Question

3. A 5.0 µC point charge is moved within an electric field and has an electric potential energy change of 10.0 J. What is the electric potential difference before and after the charge was moved?

Answer 1

here we have to apply the subsequent formula:
\[\Large \Delta U = q\Delta V\]

Answer 2

where:
\[\Delta U\] is the change in energy
and:
\[\Delta V\]
is the requested potential difference

Answer 3

q is the cahrge, of course

Answer 4

charge*

Answer 5

so, we have:
\[\Large \Delta V = \frac{{\Delta U}}{q} = ...Volts\]

Answer 6

Okay, so all of the things needed in the equation are in the question?

So, q = 5?
ΔU = 10?
Am I doing that right?

Answer 7

q= 5*10^(-6) Coulombs

Answer 8

Oh, okay.
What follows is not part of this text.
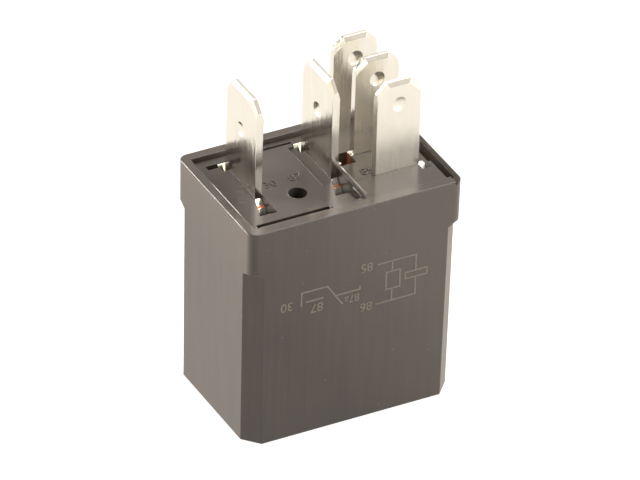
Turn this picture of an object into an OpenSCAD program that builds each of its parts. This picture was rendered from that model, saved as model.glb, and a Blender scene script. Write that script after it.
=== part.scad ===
// Micro changeover relay with five blade terminals and a parallel resistor.
// The closed end of the cover rests on z = 0 and the blades point up (+Z).
// X runs along the wide face, Y across the body, and the printed face is at -Y.
// Every piece is drawn where it sits with the coil switched off.

/* [Cover] */
// Width of the cover at its rim, along X
cover_w = 23.5; // [20:0.1:30]
// Depth of the cover at its rim, along Y
cover_d = 15.9; // [13:0.1:20]
// Height of the cover, from the closed end to the rim
cover_h = 25.2; // [20:0.1:35]
// How much narrower the closed end is, along X
draft_w = 0.55; // [0:0.05:1.5]
// How much narrower the closed end is, along Y
draft_d = 0.2; // [0:0.05:1]
// Wall thickness of the two narrow sides
wall_x = 0.9; // [0.6:0.05:1.5]
// Wall thickness of the two wide sides
wall_y = 1.1; // [0.6:0.05:1.5]
// Thickness of the closed end
floor_t = 1.2; // [0.8:0.1:2]
// Corner cut below the collar, measured along X
corner_x = 1.5; // [0.5:0.05:2.5]
// Corner cut below the collar, measured along Y
corner_y = 1.65; // [0.5:0.05:2.5]
// Height of the square-cornered collar around the rim
collar_h = 4.7; // [3:0.1:7]
// Height of the slope under each collar corner
collar_slope = 0.5; // [0.2:0.05:1.5]
// Radius of the collar's upright corners
collar_r = 0.9; // [0.2:0.05:1.5]

/* [Base] */
// Drop from the rim to the base's top face
base_drop = 0.45; // [0:0.05:1.5]
// Thickness of the base
base_t = 2.0; // [1.5:0.1:3]
// Play between the base and the cover
base_play = 0.05; // [0.02:0.01:0.2]
// Dark gap along the right wall
right_gap = 0.4; // [0:0.05:1]
// Dark gap along the back wall
back_gap = 0.25; // [0:0.05:1]
// Diameter of the vent hole
vent_d = 1.95; // [1:0.05:3]
// Centre of the vent hole, X and Y
vent_at = [-3.75, -2.35];

/* [Terminals] */
// Thickness of all the blades
blade_t = 0.8; // [0.5:0.1:1.2]
// Width of the two load blades
wide_blade = 6.3; // [4.8:0.1:7]
// Width of the two coil blades and the rest-contact blade
slim_blade = 4.8; // [2.8:0.1:6.3]
// Height of the two load blades' tips above the closed end
tip_z = 35.4; // [30:0.1:45]
// Extra height of the two coil blades
coil_extra = 0.1; // [0:0.05:1]
// Extra height of the rest-contact blade
rest_extra = 0.35; // [0:0.05:1]
// Corner cut of each blade tip
tip_corner = 1.1; // [0.4:0.05:2]
// Height of the lead-in bevel round each tip
lead_h = 0.5; // [0.2:0.05:1]
// Depth of the lead-in bevel on each side of the blade
lead_t = 0.2; // [0.05:0.01:0.3]
// Diameter of the detent dimples
dimple_d = 1.6; // [0.8:0.1:2]
// Depth of the detent dimples
dimple_depth = 0.22; // [0.05:0.01:0.3]
// Distance of a load blade's dimple from its tip
wide_dimple = 4.6; // [3:0.1:7]
// Distance of a slim blade's dimple from its tip
slim_dimple = 2.65; // [2:0.05:5]
// X of the common blade's middle
common_x = -7.47; // [-9:0.01:-5]
// X of the work-contact blade's middle
work_x = 0.93; // [-2:0.01:3]
// Y of the middle of both load blades
load_y = 1.97; // [-3:0.01:3]
// X of the middle of the three slim blades
slim_x = 6.7; // [4:0.01:9]
// Y of the rest-contact blade
rest_y = 1.58; // [-3:0.01:3]
// Spacing of the three slim blades along Y
slim_pitch = 4.6; // [3:0.05:6]

/* [Magnet] */
// X of the coil's axis
coil_x = -0.6; // [-2:0.05:2]
// Outside radius of the winding
winding_r = 4.6; // [3:0.05:5]
// Radius of the iron core
core_r = 1.9; // [1:0.05:3]
// Height of the core's pole face
pole_z = 6.2; // [5:0.1:8]
// Thickness of the yoke's two legs
yoke_t = 1.4; // [1:0.05:2]
// Width of the yoke
yoke_w = 9.6; // [6:0.1:12]
// Thickness of the armature
armature_t = 1.3; // [0.8:0.05:2]

/* [Contacts] */
// Angle the armature hangs open with the coil off, in degrees
open_angle = 3; // [1:0.1:6]
// Thickness of the contact spring
spring_t = 0.2; // [0.1:0.01:0.4]
// X of the three contacts
contact_x = 7.7; // [6:0.05:9]
// Radius of the contact buttons
contact_r = 1.1; // [0.6:0.05:1.6]
// Height of the moving contact on each side of the spring
contact_h = 0.6; // [0.3:0.05:1]

/* [Hidden] */
e = 0.01;
base_top = cover_h - base_drop;
base_z = base_top - base_t;
deck_top = cover_h - 0.05;
strip_z = base_z - blade_t;
edge_r = 0.08;
rim_fall = 0.45;
undercut = 0.3;
cavity_x = cover_w / 2 - wall_x;
cavity_y = cover_d / 2 - wall_y;
front_y = rest_y - slim_pitch;
back_y = rest_y + slim_pitch;
slot_play = 0.03;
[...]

So then ΔV = 10? Or..

Answer 9

\[\Large \Delta V = \frac{{\Delta U}}{q} = \frac{{10}}{{5 \times {{10}^{ - 6}}}} = \frac{{10}}{5} \times {10^6} = ...Volts\]

Answer 10

@jaysabelle

Answer 11

So it would be \[2x10^{6}\] = volts?

Answer 12

@Michele_Laino

Answer 13

that's right!

Answer 14

your answer is correct!

Answer 15

Really? Thank you!